Anne Frank tree will be cut down

The chestnut tree that comforted Anne Frank while she hid from the Nazis during the Second World War will be cut down next week because it is too diseased to be saved.

The chestnut tree that comforted Anne Frank while she hid from the Nazis during the Second World War will be cut down next week because it is too diseased to be saved.

The 150-year-old tree has fungus and moths that have caused more than half its trunk to rot.

The tree is familiar to millions of readers of The Diary of Anne Frank, she made several references to it in the diary that she kept during the 25 months she remained indoors until the family was arrested in August 1944.

Anne Frank died of typhus in the Bergen-Belsen concentration camp in March 1945. She was 15.

“Nearly every morning I go to the attic to blow the stuffy air out of my lungs,” she wrote on Feb. 23, 1944.

“From my favourite spot on the floor I look up at the blue sky and the bare chestnut tree, on whose branches little raindrops shine, appearing like silver, and at the seagulls and other birds as they glide on the wind...

“As long as this exists, ... and I may live to see it, this sunshine, the cloudless skies – while this lasts I cannot be unhappy.”

In March, the city council granted a license to have the tree cut down.

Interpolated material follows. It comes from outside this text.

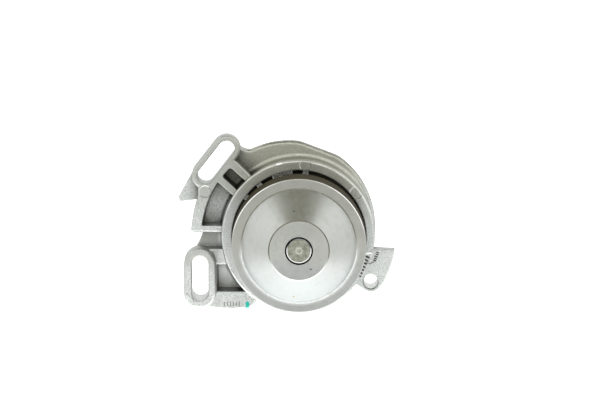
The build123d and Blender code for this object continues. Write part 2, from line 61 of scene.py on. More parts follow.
FLANGE_FRONT = -6.0
RIB_FRONT = -14.0
WEB_FRONT = -18.0
COLLAR_FRONT = -20.0
EAR_2_FRONT = -24.0
FLANGE_CENTRE = (-6.0, 3.9)
FLANGE_R = 52.4
COLLAR_CENTRE = (-0.5, 0.0)
COLLAR_R = 46.4
COLLAR_BORE_R = 40.55
BOSS_BASE_R = 23.5         # the boss in the middle of the collar
SLOT_1 = ((-43.73, 52.90), (-56.25, 36.84))                # the two ends of a hole's middle line
SLOT_2 = ((-59.75, -16.36), (-59.75, -33.74))
PIVOT = ((43.37, -27.50), (43.37, -27.49))
HOLE_ZONE = 6.5            # no pocket dirt this near to a hole's middle line
PIVOT_ZONE = 4.8           # takes in the pivot hole's wall
PIVOT_DIAGONAL = 15.9      # x + z on the slanting line across the pivot hole
EJECTOR_MARKS = (          # centre and radius of each round mark
    ((34.35, 26.71), 3.7),
    ((3.85, 43.64), 3.4),
    ((42.64, -13.17), 3.2),
    ((-56.60, 27.20), 3.6),
)
PAINT_DAB = ((-31.2, -43.6), (-31.2, -41.0), 1.1)         # start, end and half width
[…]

That prompted protests by the Netherlands’ Tree Institute and others who argued the tree had such an important historical value that extraordinary measures should be taken to preserve it.

It was granted a reprieve in October while the Utrecht-based Tree Institute investigated ways to save it, but the City of Amsterdam said today that those ideas were unworkable and it will be felled a week tomorrow.

“From the latest assessment, it appears that only 28 percent of the trunk is still healthy,” the statement said. “The risk of the trunk breaking – in which case the 27-ton tree will fall over – is now unacceptably high.”

“Given these results, which preclude the tree’s being cured, preventative cutting of the tree is the only remaining realistic option.”

The Anne Frank Museum, where the tiny apartment has been preserved, said grafts have already been taken and a sapling from the original chestnut will eventually replace it.